I think its unattractive to just date a fat woman because you like her personality even if you don't find her phsyicaly attractive. I don't think there is anything ugly about not being attracted to extra weight.

 

If overweight people feel like losers when hearing that people don't find them more attractive then thats on them not me for answering honestly. You knew what I was going to say before I ever said it. When you saw a thread with this question you knew there was a good chance some one would say "NO" I don't like plus size.

 

God would want you to treat your body like a temple (keep it clean make it last)

Posted

I know some + size women who're happily married or in relationships, so I guess it's all the matter of personal preference.

Some guys like big women, some don't. Some guys don't find skinny girls attractive because they want curves!

 

There are plenty of + size men out there, do you find them attractive? If not, that could be the source of your problem. If you're interested only in good looking guys, you have to be good looking. on the other hand, I know some skinny guys dating big women, every rule has exception.

 

I won't lie to you, looks DO matter, but beauty is in the eye of the beholder.

 

now a word about self confidence...

Personally I don't find overly confident women very attractive. In thousands of years of our evolution, men had a task of protecting women, and that's still hard wired in our brains. If woman is not willing to show her emotional side it's a big turn off, and many women now days have that "I don't need anyone" attitude.

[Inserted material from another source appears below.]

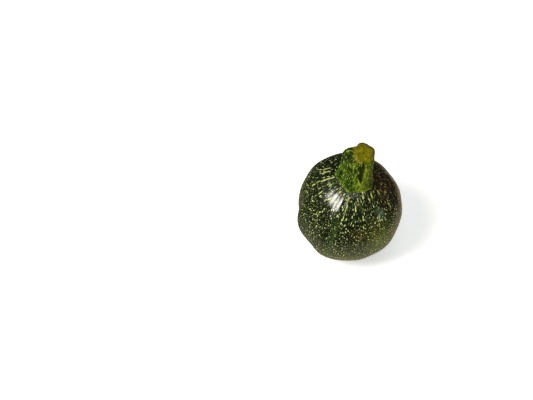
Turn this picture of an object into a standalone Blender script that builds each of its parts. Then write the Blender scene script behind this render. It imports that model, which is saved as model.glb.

For instance, I know that you can take your car to the shop and get it fixed on your own, but I prefer woman who would ask ME for advice about fixing her car! being 100% independent is good if you wanna be single and that's why most people are single now days. Women don't need man to bring paycheck home anymore, men don't need women to cook and clean anymore, everything is about casual sex, and that's it!